犯罪如果是必然的选择,则意味着行为人在社会中处于完全孤立无助的境况,他既不能通过自己正常的行为获得生存和发展的条件,也无法获得社会的帮助以求生存发展,以致于只能通过犯罪这种手段来实现生存。在这种情况下,如果犯罪能够提供他生存发展的必要条件,我认为,犯罪是应被允许的。因为,社会在这过程中没有对他负起责任,那么,他的罪责就应由社会来承担。
如果犯罪是一种较好的选择,则意味着通过正常的行为也能获得生存发展的条件,只是他认为犯罪这种方式具有更高的效益,以致不愿意以社会允许的方式而以犯罪方式去实现自己的生存。

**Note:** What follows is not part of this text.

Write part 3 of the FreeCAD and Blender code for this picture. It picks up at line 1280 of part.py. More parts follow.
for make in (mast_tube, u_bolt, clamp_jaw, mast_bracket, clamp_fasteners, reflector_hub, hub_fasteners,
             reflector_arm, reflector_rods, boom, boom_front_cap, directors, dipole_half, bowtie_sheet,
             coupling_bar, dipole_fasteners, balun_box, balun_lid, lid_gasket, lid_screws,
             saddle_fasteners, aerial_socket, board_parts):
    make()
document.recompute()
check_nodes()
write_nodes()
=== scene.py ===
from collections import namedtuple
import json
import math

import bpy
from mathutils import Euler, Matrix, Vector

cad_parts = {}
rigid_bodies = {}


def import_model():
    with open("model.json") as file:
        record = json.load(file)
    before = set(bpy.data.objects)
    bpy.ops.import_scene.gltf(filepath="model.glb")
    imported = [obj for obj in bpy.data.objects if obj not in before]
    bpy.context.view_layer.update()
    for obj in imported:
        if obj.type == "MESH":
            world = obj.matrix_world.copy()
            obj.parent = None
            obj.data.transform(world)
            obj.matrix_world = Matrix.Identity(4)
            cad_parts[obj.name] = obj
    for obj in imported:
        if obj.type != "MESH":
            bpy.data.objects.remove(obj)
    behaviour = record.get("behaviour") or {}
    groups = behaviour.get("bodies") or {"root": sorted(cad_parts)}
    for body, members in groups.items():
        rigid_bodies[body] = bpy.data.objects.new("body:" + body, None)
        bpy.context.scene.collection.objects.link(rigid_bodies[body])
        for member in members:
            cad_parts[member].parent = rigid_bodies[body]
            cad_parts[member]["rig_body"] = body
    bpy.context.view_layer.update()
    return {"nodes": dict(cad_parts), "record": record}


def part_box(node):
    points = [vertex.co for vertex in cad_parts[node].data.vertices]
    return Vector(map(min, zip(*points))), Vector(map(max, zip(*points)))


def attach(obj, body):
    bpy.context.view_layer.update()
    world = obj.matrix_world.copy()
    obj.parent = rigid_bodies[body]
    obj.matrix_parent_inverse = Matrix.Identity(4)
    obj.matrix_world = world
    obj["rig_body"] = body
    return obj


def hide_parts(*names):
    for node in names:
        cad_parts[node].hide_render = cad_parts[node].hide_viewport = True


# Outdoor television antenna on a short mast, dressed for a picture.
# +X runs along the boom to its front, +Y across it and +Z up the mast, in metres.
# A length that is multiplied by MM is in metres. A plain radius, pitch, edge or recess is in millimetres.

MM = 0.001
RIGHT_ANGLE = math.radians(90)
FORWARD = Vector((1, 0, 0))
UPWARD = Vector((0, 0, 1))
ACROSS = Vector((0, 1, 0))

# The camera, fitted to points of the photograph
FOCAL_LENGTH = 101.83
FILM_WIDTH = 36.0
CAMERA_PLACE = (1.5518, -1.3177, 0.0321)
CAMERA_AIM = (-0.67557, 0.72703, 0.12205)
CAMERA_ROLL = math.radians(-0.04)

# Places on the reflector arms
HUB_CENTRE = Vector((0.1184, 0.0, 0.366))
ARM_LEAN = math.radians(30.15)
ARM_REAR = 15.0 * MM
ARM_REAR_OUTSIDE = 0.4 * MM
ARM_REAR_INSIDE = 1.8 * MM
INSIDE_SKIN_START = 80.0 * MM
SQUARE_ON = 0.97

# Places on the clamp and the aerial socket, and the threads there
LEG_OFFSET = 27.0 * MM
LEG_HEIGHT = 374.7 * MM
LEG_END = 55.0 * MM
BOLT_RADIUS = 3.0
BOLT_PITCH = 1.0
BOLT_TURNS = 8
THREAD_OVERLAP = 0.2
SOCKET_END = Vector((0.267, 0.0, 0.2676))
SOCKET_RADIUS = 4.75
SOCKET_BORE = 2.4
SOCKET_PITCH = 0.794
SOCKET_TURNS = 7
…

在这种情形下,行为人应对他自己的犯罪行为承担责任,因为社会提供给他生存发展的正常条件,而他却要选择与社会正常秩序矛盾或对立的手段-犯罪来实现。犯罪的发生正应针对这种情形来进行研究。
犯罪作为一种选择,意味着作为价值判断,犯罪是被行为人认为具有效益的行为,从而为行为人所选择。那么在犯罪行为内部,自也存有价值判断,即犯罪行为的本质要求应该是通过最小的成本投入来获取最大的犯罪效益,这才符合行为人的价值判断。因此,价值判断本身成了犯罪发生的一个制约杠杆,许多的犯罪意识在价值判断中被有效消除。因此,引起犯罪价值判断的环境就是犯罪行为发生的环境。这也就是本文要研究的内容。
而能够引起价值判断的环境,意味着在这一环境中存在利益的不平衡,所以才有价值判断取舍之必要。问题是,这些不平衡的利益在哪里或者体现在哪里?人们的利益,体现在人们各种需求的满足上。人的需求,是包括物质、生理、心理等在内的全方位、多层次的需求。由于具体人、具体社会条件的不同,人们在实现这些需求中存在着不平衡,有的人能实现,有的人不能实现,有的人现在不能实现,以后才能实现,有的人实现得容易些,有的人则要困难些。因此,犯罪行为发生的基本框架是:利益需求满足不平衡导致人们为争夺实现机会而发生冲突。在冲突中,每个人都力图以自己所具备的优势去取得胜利,因此他积极获得犯罪能力,并通过自己的犯罪价值判断来决定是否进行犯罪行为。这里着重阐述冲突环境、行为人的优势选择以及犯罪价值判断三个问题。
(一)冲突环境。在实现需求的过程中,存在着种种的冲突,包括个人内在冲突、人与人的冲突以及人与社会的冲突三种情形,这些情形,就是引起犯罪发生的冲突环境。
1、个人内在冲突。个人内在冲突是指个人对自身条件与实现需求之间缺乏正确认识,一方面是客观存在满足需求的必要,另一方面却认为自身条件无法实现这种需求,于是形成了自身内在的认识矛盾,进而使人陷于自我对立的圈子,无法正确认识自己。这种矛盾的渲泄或解决,通常以行为人的自我抑制、自我伤害、自我牺牲方式实现。这种情形,对他人而言,危害性并不大,但对社会而言,其危害性仍是明显的,因此这种情形仍在社会禁止和救助之列。表现在犯罪上,则因这类人具有精神情绪低落和心理承受能力低的特点,一遇挫折、困挠或其他刺激往往不堪承受而易失去控制,做出偏激行为,对社会实施报复,具有严重的社会危害性。